The apparently precipitously curved sea surface and the left – right asymmetry of the mirage is most unusual.   That it has been seen more than once reassures that an explanation can be found without having to evoke freak and untestable circumstances.

The jetty top had seen several hours of bright sunlight and would in still air produce a layer of warmed air immediately above it.     The gentle left to right breeze carries air cooled by contact with the colder sea up the left seaward side of the jetty and over the warm air layer, thickening the latter in the process.   
At the left side of the jetty the layers have a relatively sharp boundary with a steep temperature gradient at the interface.      In passing over the jetty the layers interact and the vertical temperature gradient decreases from left to right.

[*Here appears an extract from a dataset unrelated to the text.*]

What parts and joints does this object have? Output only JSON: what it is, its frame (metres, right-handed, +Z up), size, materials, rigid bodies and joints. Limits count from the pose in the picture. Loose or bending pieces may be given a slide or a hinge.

Mirages and visual distortions arise from refraction in the temperature (and thus density) gradients between bodies of air at different temperature.   The refraction severity and the strength of the mirage depend on steepness of the temperature gradient.

Looking along the jetty towards its left hand edge, rays from the sea pass between the air layers where the temperature gradient is most extreme.   Rays are always refracted in the direction towards the cooler and dense air – upwards in this case.   Rays from the horizon appear to come from a point lower down in the sea.   The horizon and the nearer sea surface appear to be depressed downwards.  The more oblique the viewing angle along the jetty the stronger is the effect which produces the ‘waterfall’.   

On the right hand side of the jetty, mixing of the two air slabs has occurred and refraction is weaker.   We see an horizon less severely depressed but wavy in the turbulent wake from the jetty.

The left-right asymmetry depends also on the camera position and the waterfall is most apparent when it looks obliquely along the left - hand side. The cold air above the sea further enhances the overall effect by appearing to raise the distant horizon and waves.

The height of the jetty plays a role too in that the miraged waves are mostly at some distance beyond it. This enhances the mirage. Relatively nearby objects like the fishermen (see below) are within or close to the refracting regions and are not affected.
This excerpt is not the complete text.